Exercise description:
The lines below are to be quoted exactly, from the first through the one that contains "the first mat.".

Data for this exercise:
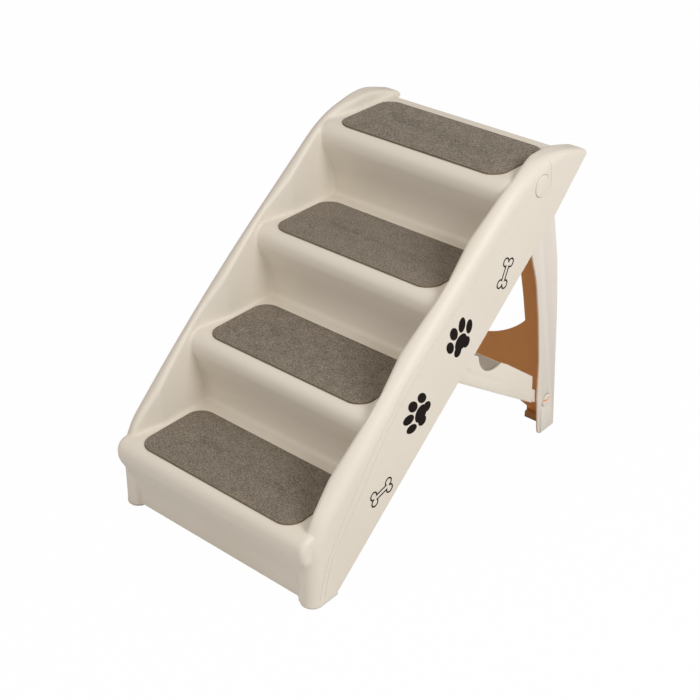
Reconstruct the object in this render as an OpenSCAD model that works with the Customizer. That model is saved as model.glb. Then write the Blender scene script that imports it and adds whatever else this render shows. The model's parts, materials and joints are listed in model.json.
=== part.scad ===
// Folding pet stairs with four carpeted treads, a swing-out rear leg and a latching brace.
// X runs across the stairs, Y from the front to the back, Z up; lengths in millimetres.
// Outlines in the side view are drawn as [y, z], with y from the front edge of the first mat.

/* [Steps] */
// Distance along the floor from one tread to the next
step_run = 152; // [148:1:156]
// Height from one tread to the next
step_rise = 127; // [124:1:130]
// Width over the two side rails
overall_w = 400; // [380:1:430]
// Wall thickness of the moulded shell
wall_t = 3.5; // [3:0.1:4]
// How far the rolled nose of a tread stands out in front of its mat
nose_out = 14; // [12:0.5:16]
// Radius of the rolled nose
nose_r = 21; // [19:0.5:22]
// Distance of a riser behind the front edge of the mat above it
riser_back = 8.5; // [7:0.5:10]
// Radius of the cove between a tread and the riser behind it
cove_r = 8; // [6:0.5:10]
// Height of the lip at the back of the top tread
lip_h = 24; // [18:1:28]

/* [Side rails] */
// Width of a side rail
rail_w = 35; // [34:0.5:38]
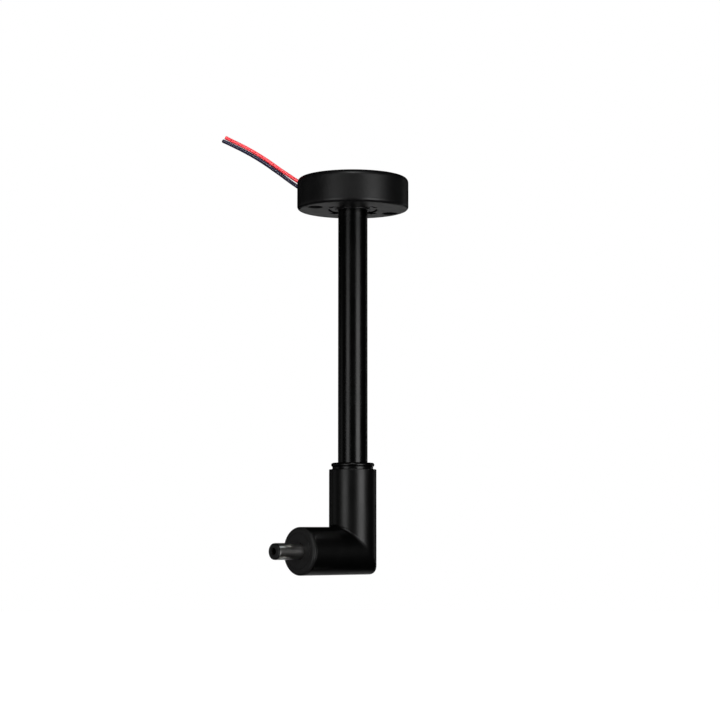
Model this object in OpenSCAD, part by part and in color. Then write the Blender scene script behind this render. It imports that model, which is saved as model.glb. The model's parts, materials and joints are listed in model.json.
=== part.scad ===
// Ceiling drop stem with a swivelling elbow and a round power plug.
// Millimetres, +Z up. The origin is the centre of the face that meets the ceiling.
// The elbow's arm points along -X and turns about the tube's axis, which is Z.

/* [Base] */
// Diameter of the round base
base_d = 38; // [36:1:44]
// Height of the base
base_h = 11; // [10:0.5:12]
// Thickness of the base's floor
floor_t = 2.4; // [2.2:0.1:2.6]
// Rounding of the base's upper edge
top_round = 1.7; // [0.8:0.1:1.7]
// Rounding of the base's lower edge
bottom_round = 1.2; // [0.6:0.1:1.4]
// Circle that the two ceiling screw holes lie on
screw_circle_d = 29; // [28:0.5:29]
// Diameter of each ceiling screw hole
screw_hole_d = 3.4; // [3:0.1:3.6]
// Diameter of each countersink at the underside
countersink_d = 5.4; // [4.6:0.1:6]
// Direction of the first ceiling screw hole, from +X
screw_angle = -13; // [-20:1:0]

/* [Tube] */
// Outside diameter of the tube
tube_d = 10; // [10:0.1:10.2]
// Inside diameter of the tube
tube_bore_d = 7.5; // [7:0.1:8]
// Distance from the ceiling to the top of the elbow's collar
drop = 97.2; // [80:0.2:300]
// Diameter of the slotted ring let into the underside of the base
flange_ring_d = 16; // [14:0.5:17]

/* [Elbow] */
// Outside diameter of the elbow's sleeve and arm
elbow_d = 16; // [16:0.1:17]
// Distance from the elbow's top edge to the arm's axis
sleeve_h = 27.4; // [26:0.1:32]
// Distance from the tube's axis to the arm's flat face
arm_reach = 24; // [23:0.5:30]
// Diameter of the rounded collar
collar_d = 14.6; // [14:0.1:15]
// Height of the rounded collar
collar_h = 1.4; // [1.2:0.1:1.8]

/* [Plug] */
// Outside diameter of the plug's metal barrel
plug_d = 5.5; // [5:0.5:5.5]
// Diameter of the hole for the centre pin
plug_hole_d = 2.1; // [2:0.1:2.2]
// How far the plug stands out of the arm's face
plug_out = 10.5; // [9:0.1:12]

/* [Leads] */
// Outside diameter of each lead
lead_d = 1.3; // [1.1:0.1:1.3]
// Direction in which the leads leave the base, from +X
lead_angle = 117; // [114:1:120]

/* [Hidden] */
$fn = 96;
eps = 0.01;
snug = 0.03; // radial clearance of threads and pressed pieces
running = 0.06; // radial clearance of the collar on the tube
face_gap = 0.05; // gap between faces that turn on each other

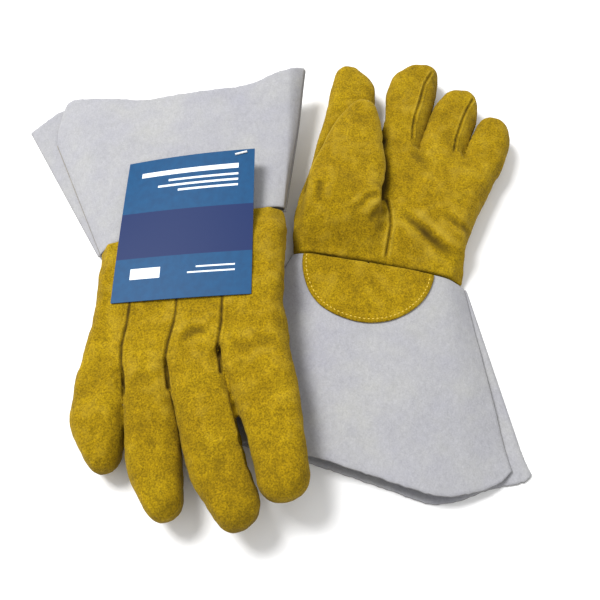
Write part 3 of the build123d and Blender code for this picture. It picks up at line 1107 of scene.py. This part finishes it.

Result of this task:
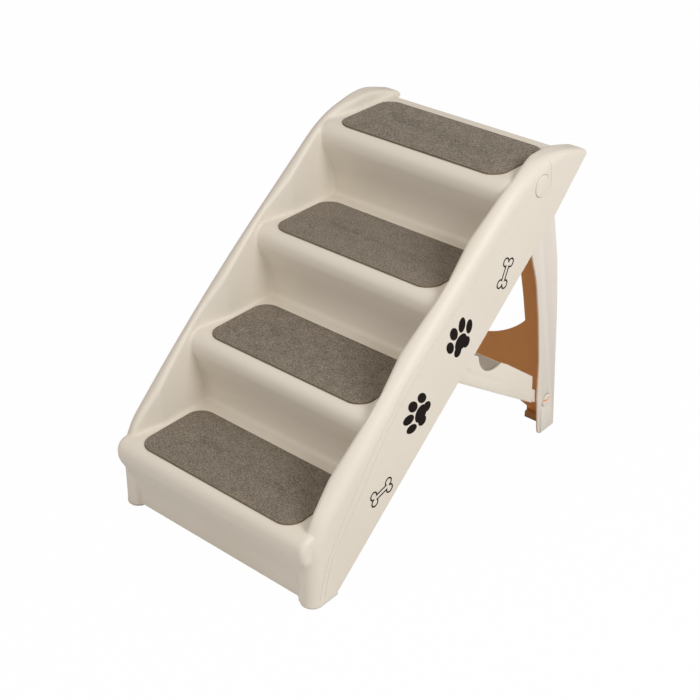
Reconstruct the object in this render as an OpenSCAD model that works with the Customizer. That model is saved as model.glb. Then write the Blender scene script that imports it and adds whatever else this render shows. The model's parts, materials and joints are listed in model.json.
=== part.scad ===
// Folding pet stairs with four carpeted treads, a swing-out rear leg and a latching brace.
// X runs across the stairs, Y from the front to the back, Z up; lengths in millimetres.
// Outlines in the side view are drawn as [y, z], with y from the front edge of the first mat.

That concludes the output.